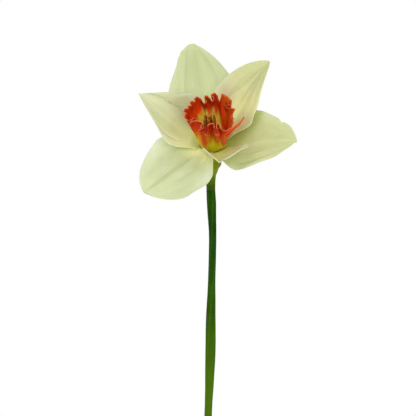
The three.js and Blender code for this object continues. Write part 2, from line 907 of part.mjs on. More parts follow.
// A thin stalk from the disc up to height, swollen as radiusAt says.
function stalk(ringRadius, angle, spread, height, radiusAt) {
  const foot = -SEAT + GAP + STAMENS.discHeight / 2;
  const at = (radius, z) =>
    new THREE.Vector3(radius * Math.cos(angle), radius * Math.sin(angle), z);
  const curve = new THREE.QuadraticBezierCurve3(
    at(ringRadius, foot),
    at(ringRadius + spread, (foot + height) / 2),
    at(ringRadius + spread / 2, height),
  );
  return solidOf(loft(ringsAlong(curve, STAMENS.steps, STAMENS.sides, radiusAt)));
}

function stamens() {
  const foot = -SEAT + GAP;
  const disc = turned(
    [
      [0, foot],
      [STAMENS.discRadius, foot],
      [STAMENS.discRadius, foot + STAMENS.discHeight],
      [0, foot + STAMENS.discHeight],
    ],
    STAMENS.discSides,
  );
  let solid = solidOf(disc);
  const antherAt = (u) => {
    const t = clamp((u - STAMENS.antherFrom) / (1 - STAMENS.antherFrom), 0, 1);
    const swell = t > 0 ? Math.sqrt(Math.sin(Math.PI * Math.min(t, STAMENS.antherTo))) : 0;
    return STAMENS.filament + (STAMENS.anther - STAMENS.filament) * swell;
  };
  for (let k = 0; k < STAMENS.count; k++) {
    const angle = radians((360 * k) / STAMENS.count + STAMENS.turn);
    const height = STAMENS.height - STAMENS.stagger * (k % 2);
    solid = solid.add(stalk(STAMENS.ring, angle, STAMENS.spread, height, antherAt));
  }
  const styleAt = (u) => (u > STAMENS.stigmaFrom ? STAMENS.stigma : STAMENS.style);
  solid = solid.add(stalk(0, 0, 0, STAMENS.styleHeight, styleAt));
  return geometryFrom(solid);
}

// The dry bract: it holds the back half of the scape's top and stands up behind the neck.
function spathe() {
  const grid = [];
  const middle = new THREE.Vector3(...SPATHE.foot);
  const step = SPATHE.length / SPATHE.steps;
  for (let i = 0; i <= SPATHE.steps; i++) {
    const u = i / SPATHE.steps;
    const back = radians(SPATHE.backLean[0] + (SPATHE.backLean[1] - SPATHE.backLean[0]) * u);
    const side = radians(SPATHE.sideLean * u);
    const along = new THREE.Vector3(Math.sin(side), Math.sin(back), Math.cos(back)).normalize();
    if (i > 0) {
      middle.addScaledVector(along, step);
    }
    const across = new THREE.Vector3(-1, 0, 0);
    across.addScaledVector(along, -across.dot(along)).normalize();
    const up = along.clone().cross(across);
    const opening = THREE.MathUtils.smoothstep(u, SPATHE.wrapFrom, SPATHE.wrapTo);
    const wrap = radians(SPATHE.wrap[0] + (SPATHE.wrap[1] - SPATHE.wrap[0]) * opening);
    const swell = Math.sin(Math.PI * u * SPATHE.widening);
    const widen = SPATHE.radius + (SPATHE.widest - SPATHE.radius) * swell;
    const radius = Math.max(SPATHE.tip, widen * Math.sqrt(1 - u ** 3));
    const row = [];
    for (let j = 0; j <= SPATHE.across; j++) {
      const angle = wrap * (-1 + (2 * j) / SPATHE.across);
      row.push(
        middle
          .clone()
          .addScaledVector(across, radius * Math.sin(angle))
          .addScaledVector(up, -radius * Math.cos(angle)),
      );
    }
    grid.push(row);
  }
  return sheet(grid, () => SPATHE.thickness);
}

// The whole plant in its pot.
const plant = new THREE.Group();
plant.add(named("pot", pot(), COLOURS.clay));
plant.add(named("soil", geometryFrom(soilBlock().subtract(bulbBody(GAP, false))), COLOURS.soil));
plant.add(named("bulb", geometryFrom(bulbBody(0, true)), COLOURS.bulb));

LEAVES.forEach((spec, k) => {
  const mesh = named(`leaf_${k + 1}`, leaf(spec), COLOURS.leaf);
  const azimuth = radians(spec.azimuth);
  mesh.rotation.z = azimuth;
  mesh.position.set(
    BULB.x + LEAF.footRadius * Math.cos(azimuth),
    LEAF.footRadius * Math.sin(azimuth),
    LEAF.footHeight,
  );
  plant.add(mesh);
});

plant.add(named("scape", scape(), COLOURS.scape));
plant.add(named("flower_neck", neck(), COLOURS.neck));
plant.add(named("spathe", spathe(), COLOURS.spathe));

const bloom = new THREE.Group();
const { right, back, out } = bloomAxes();
bloom.quaternion.setFromRotationMatrix(new THREE.Matrix4().makeBasis(right, back, out));
bloom.position.set(...BLOOM.mouth);
for (const spec of TEPALS) {
  bloom.add(named(spec.name, tepal(spec), COLOURS.tepal));
}
bloom.add(named("corona", corona(), COLOURS.corona));
bloom.add(named("stamens_and_style", stamens(), COLOURS.stamens));
plant.add(bloom);

export default plant;
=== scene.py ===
"""A daffodil in flower in a round clay pot, dressed over its solids. Metres, +Z up."""
import math
import random

import bpy
from mathutils import Matrix, Vector, noise


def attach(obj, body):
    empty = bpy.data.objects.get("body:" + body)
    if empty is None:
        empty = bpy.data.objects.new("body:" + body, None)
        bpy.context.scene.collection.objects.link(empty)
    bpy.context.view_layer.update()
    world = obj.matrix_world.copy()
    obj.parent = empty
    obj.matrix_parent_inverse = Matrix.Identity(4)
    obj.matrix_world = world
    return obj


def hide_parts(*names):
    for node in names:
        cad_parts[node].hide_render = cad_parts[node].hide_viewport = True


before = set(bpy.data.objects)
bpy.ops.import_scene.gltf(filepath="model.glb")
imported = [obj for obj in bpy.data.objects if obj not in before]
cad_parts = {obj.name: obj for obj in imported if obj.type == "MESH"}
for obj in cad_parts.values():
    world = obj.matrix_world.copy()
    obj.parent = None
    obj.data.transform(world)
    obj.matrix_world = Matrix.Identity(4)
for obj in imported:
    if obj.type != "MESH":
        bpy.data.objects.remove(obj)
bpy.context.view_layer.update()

BODY = "root"
MM = 0.001
SEED = 7
# Points of a sheet that lie nearer than this, in metres, become one where its sides are joined.
MEETING = 0.000004
# Samples in each span of a spline.
SPAN_STEPS = 24
# Where a colour mix node has its share, its two colours and its result.
MIX_SHARE = 0
MIX_COLOURS = (6, 7)
MIX_RESULT = 2

# Sizes in millimetres. The bloom's parts are placed from the middle of its mouth, out along its
# axis, and the neck ends at the seat, so far below the mouth.
BLOOM = {"mouth": (1.85, -12, 355), "tilt": 45, "lean": -0.107}
SEAT = 2.3
POT = {
    "height": 96, "foot": 38, "shoulder": 48.5, "band": 52.5, "rim": 55, "band_height": 23,
    "wall": 5, "floor": 7, "drain": 6, "edge": 1.2, "sides": 160,
}
SOIL = {
    "level": 82, "mound": 2.5, "lump": 0.9, "crumb": 0.55, "sides": 128, "rings": 44,
    "gap": 0.6, "bevel": 1.2,
}
BULB = {"x": -2, "neck": 80, "nose": 90, "neck_radius": 13.5, "nose_radius": 12.4, "socket": 79.3}
TUNIC = {
    "low": 77, "high": 91, "proud": 0.55, "draw_in": 1.2, "flare": 1.1, "ridge": 0.12, "ridges": 26,
    "crumple": 0.35, "tear": 1.5, "thickness": 0.25, "columns": 120, "rows": 30,
}
CRUMBS = {
    "count": 420, "shapes": 4, "uneven": 0.45, "from_wall": 2.5, "from_bulb": 1.5, "largest": 1.5,
    "size": (0.4, 1.0), "flat": (0.35, 1.0), "long": (0.8, 1.7),
}

# Leaves: azimuth, length, lean from upright at foot and tip, sideways sweep, twist, half width.
LEAVES = [
    {"azimuth": 172, "length": 130, "lean": (4, 88), "sweep": 6, "twist": 40, "half": 5.8},
    {"azimuth": 26, "length": 160, "lean": (4, 94), "sweep": 7, "twist": -50, "half": 5.6},
    {"azimuth": 244, "length": 126, "lean": (3, 50), "sweep": 7, "twist": 70, "half": 5.4},
    {"azimuth": 99, "length": 130, "lean": (3, 54), "sweep": 6, "twist": -60, "half": 5.6},
    {"azimuth": 316, "length": 118, "lean": (4, 38), "sweep": 5, "twist": 45, "half": 5.0},
]
LEAF = {
    "foot_radius": 6.4, "channel": 0.26, "foot_share": 0.55, "widen_by": 0.36, "tip_from": 0.88,
    "thickness": 1.9, "edge_share": 0.42, "keel": 0.35, "keel_width": 0.14, "rib": 0.05, "ribs": 24,
    "wave": 0.35, "columns": 28, "rows": 110,
}

# Scape: half widths of its oval, keels, ribs, turns, and its middle line.
SCAPE = {
    "wide": 2.3, "deep": 1.75, "keel": 0.32, "ribs": 13, "rib": 0.06, "turns": 2.9, "taper": 1.18,
    "sides": 84, "rows": 260,
    "line": [
        (-2, 0, 79.3), (-2.3, 0.2, 118), (-1.5, 1.6, 170), (0.05, 3.2, 215), (1.1, 4.2, 242),
        (1.4, 4.9, 262), (1.9, 5.5, 284), (2.4, 6, 306), (1.9, 6.1, 321), (1.45, 6.1, 331.3),
    ],
}
NECK = {
    "run": [
        (1.45, 6.1, 331.3, 2.3), (1.5, 5.9, 335, 2.3), (1.7, 4, 338.6, 2.25), (2.0, 0.9, 342.4, 3.1),
        (2.5, -2.3, 345.6, 4.3), (2.6, -5, 348.1, 3.6), (2.35, -7.6, 350.7, 3.7),
    ],
    "mouth": 7.3, "lobes": 0.07, "ovary": 0.42, "ovary_reach": 0.24, "sides": 72, "rows": 90,
}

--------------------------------

TASK GOAL: Take the listing above and repeat exactly the lines from the one containing "const bloom = new THREE.Group();" through the one containing "obj.matrix_world = Matrix.Identity(4)", both included.

RESULT:
const bloom = new THREE.Group();
const { right, back, out } = bloomAxes();
bloom.quaternion.setFromRotationMatrix(new THREE.Matrix4().makeBasis(right, back, out));
bloom.position.set(...BLOOM.mouth);
for (const spec of TEPALS) {
  bloom.add(named(spec.name, tepal(spec), COLOURS.tepal));
}
bloom.add(named("corona", corona(), COLOURS.corona));
bloom.add(named("stamens_and_style", stamens(), COLOURS.stamens));
plant.add(bloom);

export default plant;
=== scene.py ===
"""A daffodil in flower in a round clay pot, dressed over its solids. Metres, +Z up."""
import math
import random

import bpy
from mathutils import Matrix, Vector, noise


def attach(obj, body):
    empty = bpy.data.objects.get("body:" + body)
    if empty is None:
        empty = bpy.data.objects.new("body:" + body, None)
        bpy.context.scene.collection.objects.link(empty)
    bpy.context.view_layer.update()
    world = obj.matrix_world.copy()
    obj.parent = empty
    obj.matrix_parent_inverse = Matrix.Identity(4)
    obj.matrix_world = world
    return obj


def hide_parts(*names):
    for node in names:
        cad_parts[node].hide_render = cad_parts[node].hide_viewport = True


before = set(bpy.data.objects)
bpy.ops.import_scene.gltf(filepath="model.glb")
imported = [obj for obj in bpy.data.objects if obj not in before]
cad_parts = {obj.name: obj for obj in imported if obj.type == "MESH"}
for obj in cad_parts.values():
    world = obj.matrix_world.copy()
    obj.parent = None
    obj.data.transform(world)
    obj.matrix_world = Matrix.Identity(4)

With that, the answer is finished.